May 12, 2010 | 2002 Land Rover Freelander

1 Answer

Blue smoke


Blue smoke is never a good thing....

Blue smoke is caused by engine oil entering the cylinder area and being burned along with the fuel air mixture. As with the white smoke, just a small drop of oil leaking into the cylinder can produce blue smoke out the tailpipe. Blue smoke is more likely in older or higher mileage vehicles than newer cars with fewer miles.
How did the engine oil get inside the cylinder in the first place? The car has many seals, gaskets, and O-rings that are designed to keep the engine oil from entering the cylinder, and one of them has failed. If too much oil leaks into the cylinder and fouls the spark plug, it will cause a misfire (engine miss) in that cylinder, and the spark plug will have to be replaced or cleaned of the oil.
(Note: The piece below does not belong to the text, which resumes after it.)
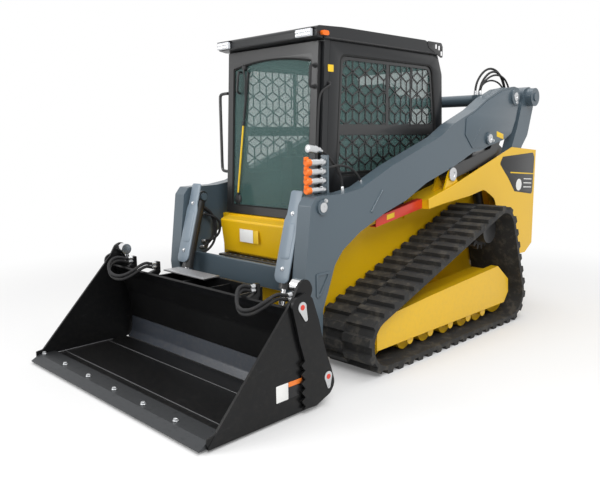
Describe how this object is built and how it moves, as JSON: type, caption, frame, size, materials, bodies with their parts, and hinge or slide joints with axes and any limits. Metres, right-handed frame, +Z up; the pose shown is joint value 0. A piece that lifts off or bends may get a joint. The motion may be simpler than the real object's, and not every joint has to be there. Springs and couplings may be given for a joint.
{
  "type": "compact track loader",
  "caption": "Compact track loader on rubber tracks with vertical-lift arms, a closed cab and a four-in-one clam bucket",
  "frame": {"origin": "On the ground, at the bottom centre of the bounding box", "axes": "+X forward, +Y to the machine's left, +Z up"},
  "size_m": [3.85, 1.958, 2.1679],
  "materials": {
    "yellow_paint": "gloss",
    "rubber": "matte",
    "black_paint": "satin",
    "charcoal_paint": "satin",
    "slate_paint": "satin",
    "light_paint": "satin",
    "glass": "gloss",
    "chrome": "polished",
    "bare_steel": "satin",
    "cast_iron": "matte",
    "black_plastic": "matte",
    "lamp": "gloss",
    "orange_lens": "gloss"
  },
  "bodies": {
    "chassis": {"main_frame": "yellow_paint", "engine_bay": "yellow_paint", "tail_frame": "yellow_paint", "rear_towers": "yellow_paint", "arm_brackets": "yellow_paint", "side_panels": "yellow_paint", "front_panel": "yellow_paint", "step_bar": "black_paint", "track_frames": "yellow_paint", "tracks": "rubber", "sprockets": "black_paint", "idlers": "yellow_paint", "rollers": "yellow_paint", "drive_motors": "black_paint", "engine_block": "cast_iron", "engine_hood": "black_paint", "exhaust_box": "black_paint", "cab_frame": "charcoal_paint", "cab_sides": "charcoal_paint", "cab_rear": "charcoal_paint", "cab_roof": "charcoal_paint", "side_glass": "glass", "rear_glass": "glass", "window_guards": "black_paint", "seat": "black_plastic", "controls": "black_plastic", "work_lamps": "lamp", "marker_lamp": "orange_lens", "grab_rail": "black_paint"},
    "rear_door": {"rear_door": "black_paint"},
    "cab_door": {"cab_door": "black_paint", "door_glass": "glass"},
    "rear_links": {"rear_links": "slate_paint"},
    "lift_arm": {"lift_arm": "slate_paint"},
    "control_links": {"control_links": "black_paint"},
    "lift_barrels": {"lift_barrels": "black_paint"},
    "lift_rods": {"lift_rods": "chrome"},
    "tilt_barrels": {"tilt_barrels": "black_paint", "tilt_guards": "light_paint"},
    "tilt_rods": {"tilt_rods": "chrome"},
    "bucket": {"coupler": "black_paint", "moldboard": "black_paint", "step_plate": "light_paint"},
    "clam": {"clam_shell": "black_paint", "cutting_edge": "bare_steel"},
    "clam_barrels": {"clam_barrels": "black_paint"},
    "clam_rods": {"clam_rods": "chrome"}
  },
  "joints": [
    {"name": "lift", "type": "hinge", "parent": "rear_links", "child": "lift_arm", "pos_m": [-1.765, 0, 1.795], "axis": [0, -1, 0], "range_deg": [0, 73.34]},
    {"name": "rear_link", "type": "hinge", "parent": "chassis", "child": "rear_links", "pos_m": [-1.44, 0, 1], "axis": [0, -1, 0], "range_deg": [-23.35, 0]},
    {"name": "control_link", "type": "hinge", "parent": "chassis", "child": "control_links", "pos_m": [-0.597, 0, 1.198], "axis": [0, -1, 0], "range_deg": [-19.6, 0]},
    {"name": "lift_barrel", "type": "hinge", "parent": "chassis", "child": "lift_barrels", "pos_m": [-1.48, 0, 0.43], "axis": [0, -1, 0], "range_deg": [-3.08, 0]},
    {"name": "lift_rod", "type": "slide", "parent": "lift_barrels", "child": "lift_rods", "axis": [0.3476, 0, 0.9376], "range_m": [0, 0.7808]},
    {"name": "tilt", "type": "hinge", "parent": "lift_arm", "child": "bucket", "pos_m": [0.87, 0, 0.25], "axis": [0, 1, 0], "range_deg": [-25, 60]},
    {"name": "tilt_barrel", "type": "hinge", "parent": "lift_arm", "child": "tilt_barrels", "pos_m": [0.804, 0, 1.067], "axis": [0, -1, 0], "range_deg": [-0.76, 1.81]},
    {"name": "tilt_rod", "type": "slide", "parent": "tilt_barrels", "child": "tilt_rods", "axis": [0.2707, 0, -0.9627], "range_m": [-0.0673, 0.1614]},
    {"name": "clam", "type": "hinge", "parent": "bucket", "child": "clam", "pos_m": [1.265, 0, 0.598], "axis": [0, -1, 0], "range_deg": [0, 55]},
    {"name": "clam_barrel", "type": "hinge", "parent": "bucket", "child": "clam_barrels", "pos_m": [1.064, 0, 0.112], "axis": [0, -1, 0], "range_deg": [-0.01, 3.85]},
    {"name": "clam_rod", "type": "slide", "parent": "clam_barrels", "child": "clam_rods", "axis": [0.248, 0, 0.9688], "range_m": [-0.0939, 0.0001]},
    {"name": "cab_door", "type": "hinge", "parent": "chassis", "child": "cab_door", "pos_m": [0.5973, -0.454, 0.94], "axis": [0.0519, 0, -0.9987], "range_deg": [0, 75]},
    {"name": "rear_door", "type": "hinge", "parent": "chassis", "child": "rear_door", "pos_m": [-1.915, 0.405, 0.86], "axis": [0, 0, -1], "range_deg": [0, 100]}
  ],
  "couplings": [
    {"joint": "rear_link", "follows": "lift", "ratio": -0.31826},
    {"joint": "control_link", "follows": "lift", "ratio": -0.2671},
    {"joint": "lift_barrel", "follows": "lift", "ratio": -0.041845},
    {"joint": "lift_rod", "follows": "lift", "m_per_rad": 0.60986},
    {"joint": "tilt_barrel", "follows": "tilt", "ratio": 0.03},
    {"joint": "tilt_rod", "follows": "tilt", "m_per_rad": 0.154},
    {"joint": "clam_barrel", "follows": "clam", "ratio": 0.06988},
    {"joint": "clam_rod", "follows": "clam", "m_per_rad": -0.097701}
  ]
}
Using thicker weight engine oil or an oil additive designed to reduce oil leaks might help reduce the amount of oil leaking into the cylinder.

your engine has worn valve guides, piston rings An engine that burns a lot of oil (more than a quart in 500 miles) is an engine that needs to be overhauled. Normal oil consumption should be a quart or less in 1500 miles. Most newer engines consume less than half a quart of oil between oil changes (every 3000 miles). So if your engine is burning oil, it's essentially worn out and needs to be repaired.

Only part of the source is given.